В молодые годы Сергею Кузнечихину пришлось немало поездить по стране, что способствовало появлению у него широкого, трезвого взгляда на жизнь, раннему избавлению от прекраснодушных иллюзий. И профессия, и жизненный опыт, и память детства – всё это во многом определило его пристрастие к суровому реализму, к жесткому психологизму, к четкому пониманию границ между добром и злом. И всё это нашло отражение в его повестях и рассказах (наиболее полно представленных в книге “Аварийная ситуация”). Впрочем, при всей приверженности реализму писатель не чужд и условных форм повествования, есть в его прозе и авантюрные сюжеты (сборник “Омулевая бочка”), и элементы фантастики (повесть “Санитарный вариант, или Седьмая жена поэта Есенина”). Присущ прозе Кузнечихина и юмор, иногда грубоватый, “мужицкий”, но никогда не опускающийся до пошлости и безвкусицы.

Его стихам свойственны та же неспешная вдумчивость, тот же пристальный интерес к житейским мелочам, мимо которых мы обычно проскакиваем, но которые останавливают на себе внимание мыслящего поэта. Вот уж к кому не приложима шутливая пушкинская фраза насчет поэзии, которая, “прости Господи, должна быть глуповата”. Никакой мотыльковой легковесности! Поэзия Кузнечихина жестковата, плотна и очень серьезна.

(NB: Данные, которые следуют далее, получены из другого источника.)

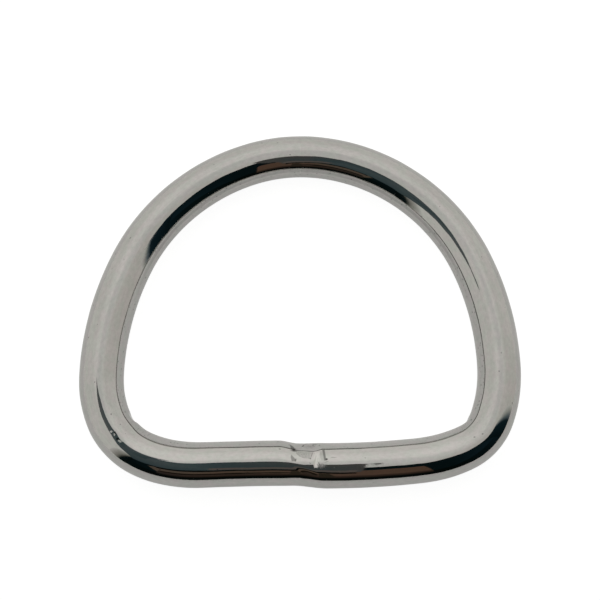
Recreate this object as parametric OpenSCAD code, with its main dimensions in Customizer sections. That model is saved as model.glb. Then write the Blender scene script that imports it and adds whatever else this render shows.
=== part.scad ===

Хотя и в стихах он нередко бывает ироничен, трезво оценивая, к примеру, не очень востребованную у нас роль поэта:

Поэт в России меньше, чем сержант

ОМОНа, КГБ или ОВИРа.

Вы слышите, как тормоза визжат

И как скулит расстроенная лира?..

Сергей Данилович Кузнечихин находится в хорошей творческой форме, недавно у него вышла новая книга рассказов “Где наша не пропадала”, он полон новых замыслов и планов. Дай Бог, чтобы все эти планы сбылись!